Your task is to write out the complete listing exactly as it is shown.

---+---

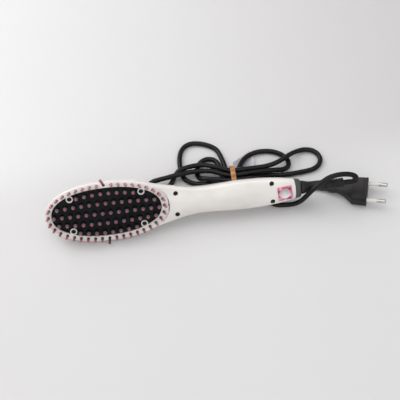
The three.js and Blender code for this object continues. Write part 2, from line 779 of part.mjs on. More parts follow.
piece(brush, "display_module", box(
  [windowAt - windowLength / 2, -windowWidth / 2, displayTop - displayDepth],
  [windowAt + windowLength / 2, windowWidth / 2, displayTop],
), finishes.black);
piece(brush, "display_lens", displayLens(), finishes.lens);
for (const name of Object.keys(buttonStations)) {
  piece(brush, `${name}_button`, button(name), finishes.black);
  piece(brush, `${name}_switch`, tactSwitch(name), finishes.steel);
}
piece(brush, "end_collar", collar(), finishes.grey);
piece(brush, "cord_swivel", cordSwivel(), finishes.rubber);
piece(brush, "contact_block", contactBlock(), finishes.black);
piece(brush, "foil_seal", foilSeal(), finishes.foil);
screwPlaces.forEach((place, i) => piece(brush, `screw_${i + 1}`, screw(place), finishes.steel));

// Set down on the table, centred on the origin
brush.updateMatrixWorld(true);
const bounds = new THREE.Box3().setFromObject(brush, true);
const centre = bounds.getCenter(new THREE.Vector3());
brush.position.set(-centre.x, -centre.y, -bounds.min.z);
brush.updateMatrixWorld(true);

// Cord

const cord = new THREE.Group();
cord.position.set(brush.position.x + cordPlace[0], brush.position.y + cordPlace[1], 0);
model.add(cord);
cord.updateMatrixWorld(true);
const cordRadius = cordDiameter / 2;
const bootEnd = handleEnd + gap + collarLength + bootLength + gap;
const inCord = (group, x, y, z) => cord.worldToLocal(group.localToWorld(new THREE.Vector3(x, y, z))).toArray();

// The hank is drawn in at the band, three strands wide and two high. Each lobe is made of arcs of ellipses
// that join two strands of the bundle, and climbs over the lobes that it crosses.
const pitch = cordDiameter + strandGap;
const lying = cordRadius + 0.1;
const upper = lying + pitch;
const strand = (column, row) => ({
  y: bandAt[1] + column * pitch,
  z: bandThickness + gap + cordRadius + row * pitch,
});

// side: -1 towards the head, 1 towards the plug. An arc has its centre, its two radii, its first and last
// angle in degrees, its first and last height and its count of points.
const lobes = [
  {
    side: -1, from: [-1, 0], to: [1, 0],
    arcs: [
      { centre: [14, 47], radii: [22.5, 14.5], turn: [285, 195], heights: [lying, lying], count: 5 },
      { centre: [5, 59], radii: [13.5, 22.5], turn: [185, 100], heights: [lying, lying], count: 5 },
      { centre: [5, 55], radii: [32, 26.5], turn: [80, 35], heights: [lying, lying], count: 5 },
    ],
  },
  {
    side: 1, from: [1, 0], to: [0, 1],
    arcs: [
      { centre: [76, 44], radii: [25.5, 18.5], turn: [150, 10], heights: [lying + 0.8, lying], count: 9 },
      { centre: [84, 44], radii: [17, 8], turn: [-25, -100], heights: [lying, upper], count: 4 },
    ],
  },
  {
    side: -1, from: [0, 1], to: [1, 1],
    arcs: [
      { centre: [3, 15], radii: [58, 29.5], turn: [65, 122], heights: [upper, upper], count: 5 },
      { centre: [-34, 33.5], radii: [11, 6.5], turn: [110, 370], heights: [upper - 2, lying], count: 8 },
      { centre: [8, 33], radii: [27, 19.5], turn: [162, 138], heights: [lying, upper], count: 3 },
      { centre: [8, 33], radii: [27, 18.5], turn: [125, 45], heights: [upper, upper], count: 4 },
    ],
  },
  {
    side: 1, from: [1, 1], to: [0, 0],
    arcs: [
      { centre: [66, 77.5], radii: [50, 37], turn: [262, 315], heights: [upper, upper], count: 5 },
      { centre: [118.5, 46.5], radii: [15, 12.2], turn: [115, -70], heights: [lying + 1, lying], count: 8 },
      { centre: [95, 60], radii: [40, 28], turn: [285, 250], heights: [lying, lying], count: 4 },
    ],
  },
  {
    side: -1, from: [0, 0], to: [-1, 1],
    arcs: [
      { centre: [20, 46.5], radii: [12.5, 14.5], turn: [35, 190], heights: [lying, lying], count: 7 },
      { centre: [20, 42], radii: [13, 8], turn: [205, 265], heights: [lying, upper], count: 3 },
    ],
  },
];

function lobeKnots({ side, from, to, arcs }) {
  const near = bandAt[0] + side * (bandWidth / 2 + 1);
  const knots = [[near, strand(...from).y, strand(...from).z]];
  for (const { centre, radii, turn, heights, count } of arcs) {
    for (let i = 0; i < count; i += 1) {
      const share = i / (count - 1);
      const angle = THREE.MathUtils.degToRad(turn[0] + (turn[1] - turn[0]) * share);
      knots.push([
        centre[0] + radii[0] * Math.cos(angle),
        centre[1] + radii[1] * Math.sin(angle),
        heights[0] + (heights[1] - heights[0]) * ease(share),
      ]);
    }
  }
  knots.push([near, strand(...to).y, strand(...to).z]);
  return knots;
}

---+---

▸ Task response:
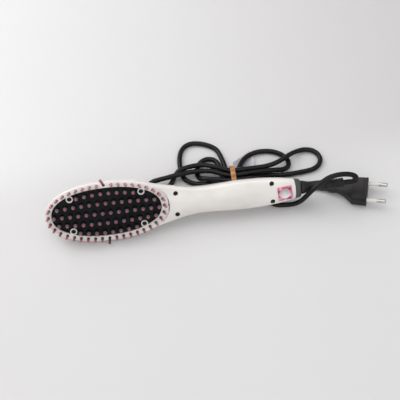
The three.js and Blender code for this object continues. Write part 2, from line 779 of part.mjs on. More parts follow.
piece(brush, "display_module", box(
  [windowAt - windowLength / 2, -windowWidth / 2, displayTop - displayDepth],
  [windowAt + windowLength / 2, windowWidth / 2, displayTop],
), finishes.black);
piece(brush, "display_lens", displayLens(), finishes.lens);
for (const name of Object.keys(buttonStations)) {
  piece(brush, `${name}_button`, button(name), finishes.black);
  piece(brush, `${name}_switch`, tactSwitch(name), finishes.steel);
}
piece(brush, "end_collar", collar(), finishes.grey);
piece(brush, "cord_swivel", cordSwivel(), finishes.rubber);
piece(brush, "contact_block", contactBlock(), finishes.black);
piece(brush, "foil_seal", foilSeal(), finishes.foil);
screwPlaces.forEach((place, i) => piece(brush, `screw_${i + 1}`, screw(place), finishes.steel));

// Set down on the table, centred on the origin
brush.updateMatrixWorld(true);
const bounds = new THREE.Box3().setFromObject(brush, true);
const centre = bounds.getCenter(new THREE.Vector3());
brush.position.set(-centre.x, -centre.y, -bounds.min.z);
brush.updateMatrixWorld(true);

// Cord

const cord = new THREE.Group();
cord.position.set(brush.position.x + cordPlace[0], brush.position.y + cordPlace[1], 0);
model.add(cord);
cord.updateMatrixWorld(true);
const cordRadius = cordDiameter / 2;
const bootEnd = handleEnd + gap + collarLength + bootLength + gap;
const inCord = (group, x, y, z) => cord.worldToLocal(group.localToWorld(new THREE.Vector3(x, y, z))).toArray();

// The hank is drawn in at the band, three strands wide and two high. Each lobe is made of arcs of ellipses
// that join two strands of the bundle, and climbs over the lobes that it crosses.
const pitch = cordDiameter + strandGap;
const lying = cordRadius + 0.1;
const upper = lying + pitch;
const strand = (column, row) => ({
  y: bandAt[1] + column * pitch,
  z: bandThickness + gap + cordRadius + row * pitch,
});

// side: -1 towards the head, 1 towards the plug. An arc has its centre, its two radii, its first and last
// angle in degrees, its first and last height and its count of points.
const lobes = [
  {
    side: -1, from: [-1, 0], to: [1, 0],
    arcs: [
      { centre: [14, 47], radii: [22.5, 14.5], turn: [285, 195], heights: [lying, lying], count: 5 },
      { centre: [5, 59], radii: [13.5, 22.5], turn: [185, 100], heights: [lying, lying], count: 5 },
      { centre: [5, 55], radii: [32, 26.5], turn: [80, 35], heights: [lying, lying], count: 5 },
    ],
  },
  {
    side: 1, from: [1, 0], to: [0, 1],
    arcs: [
      { centre: [76, 44], radii: [25.5, 18.5], turn: [150, 10], heights: [lying + 0.8, lying], count: 9 },
      { centre: [84, 44], radii: [17, 8], turn: [-25, -100], heights: [lying, upper], count: 4 },
    ],
  },
  {
    side: -1, from: [0, 1], to: [1, 1],
    arcs: [
      { centre: [3, 15], radii: [58, 29.5], turn: [65, 122], heights: [upper, upper], count: 5 },
      { centre: [-34, 33.5], radii: [11, 6.5], turn: [110, 370], heights: [upper - 2, lying], count: 8 },
      { centre: [8, 33], radii: [27, 19.5], turn: [162, 138], heights: [lying, upper], count: 3 },
      { centre: [8, 33], radii: [27, 18.5], turn: [125, 45], heights: [upper, upper], count: 4 },
    ],
  },
  {
    side: 1, from: [1, 1], to: [0, 0],
    arcs: [
      { centre: [66, 77.5], radii: [50, 37], turn: [262, 315], heights: [upper, upper], count: 5 },
      { centre: [118.5, 46.5], radii: [15, 12.2], turn: [115, -70], heights: [lying + 1, lying], count: 8 },
      { centre: [95, 60], radii: [40, 28], turn: [285, 250], heights: [lying, lying], count: 4 },
    ],
  },
  {
    side: -1, from: [0, 0], to: [-1, 1],
    arcs: [
      { centre: [20, 46.5], radii: [12.5, 14.5], turn: [35, 190], heights: [lying, lying], count: 7 },
      { centre: [20, 42], radii: [13, 8], turn: [205, 265], heights: [lying, upper], count: 3 },
    ],
  },
];

function lobeKnots({ side, from, to, arcs }) {
  const near = bandAt[0] + side * (bandWidth / 2 + 1);
  const knots = [[near, strand(...from).y, strand(...from).z]];
  for (const { centre, radii, turn, heights, count } of arcs) {
    for (let i = 0; i < count; i += 1) {
      const share = i / (count - 1);
      const angle = THREE.MathUtils.degToRad(turn[0] + (turn[1] - turn[0]) * share);
      knots.push([
        centre[0] + radii[0] * Math.cos(angle),
        centre[1] + radii[1] * Math.sin(angle),
        heights[0] + (heights[1] - heights[0]) * ease(share),
      ]);
    }
  }
  knots.push([near, strand(...to).y, strand(...to).z]);
  return knots;
}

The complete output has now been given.